City Solicitor Dana Moore said the law department is responsible for drafting ballot questions and sending them to the state elections board. She said her department was not aware the council removed a provision of the proposed charter amendment.

“When we wrote up the question, it was wrong because it didn’t capture the amendment,” she said. “We didn’t find out until everything had already been sent to the state for inclusion on the ballot."

In Maryland, the state is responsible for printing ballots. The city and counties had to submit the language for any ballot questions to state officials, and local government attorneys had to certify the ballot questions by Aug. 7.

The State Board of Elections made a final certification of ballots on Aug. 31, after they were proofed by each local election board. The ballots were then handed over Sept. 3 to several printing companies, election officials said during a recent board meeting.

Moore said the law department learned of the error and alerted the state board Sept. 3.

Ballot printing had begun already, so the ballots themselves couldn’t be altered to fix the question, said Nikki Charlson, deputy administrator for the Maryland State Board of Elections.

Instead, an insert with the correct language for Question G will be included with mail-in ballots sent to city voters.
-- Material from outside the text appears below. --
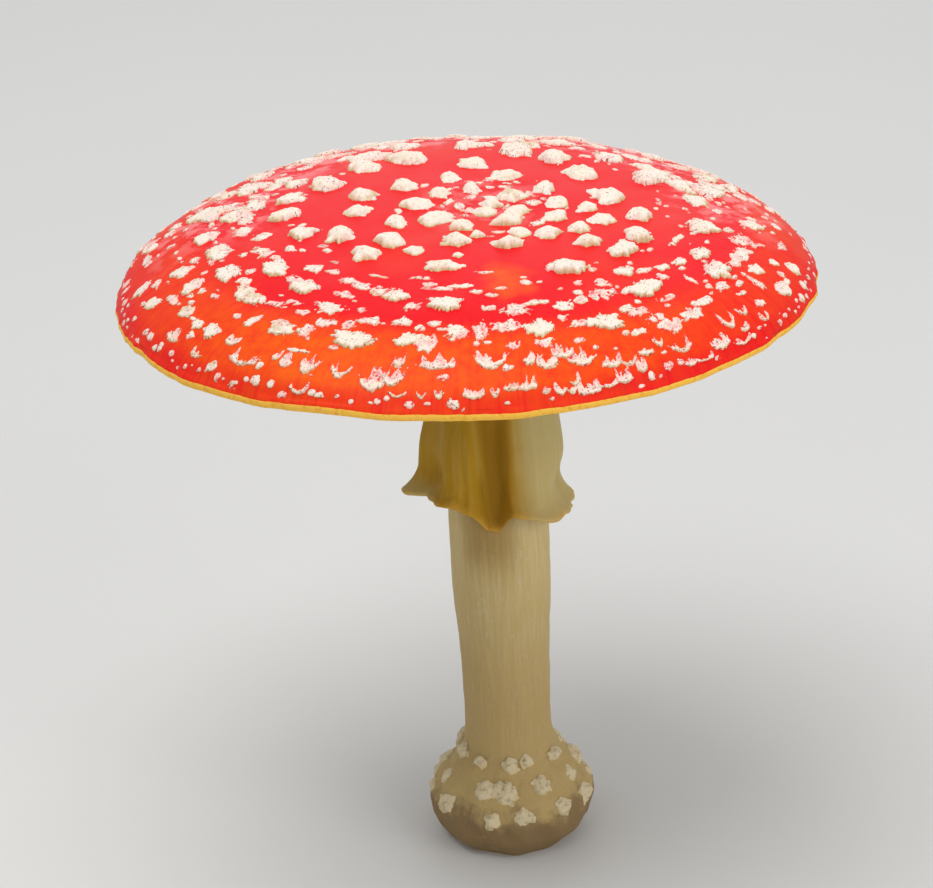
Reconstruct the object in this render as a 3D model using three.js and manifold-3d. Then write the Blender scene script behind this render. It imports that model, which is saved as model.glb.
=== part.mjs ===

During early voting and on Election Day, a notice about the error posted in all city voting booths in-person voters.

This is the insert that will be included with Baltimore city voters' ballots, as supplied by the city law department:
This is the insert that will be included with Baltimore city voters' ballots, as supplied by the city law department:

Maryland is encouraging voters to participate in the November election via mail-in ballots — more than 45,000 city voters already have requested them — but in-person voting centers also will be offered at locations yet to be revealed. Paper ballots will be used in both instances.

Democratic City Councilman Bill Henry, who sponsored the charter amendment bill, said the solution “is what it is.”

The city council can’t require the state to do more than tell voters about the mistake, he said. Even if the state could change the ballot, that might risk slowing down the distribution of ballots, he said.

“We certainly don’t want that,” Henry said.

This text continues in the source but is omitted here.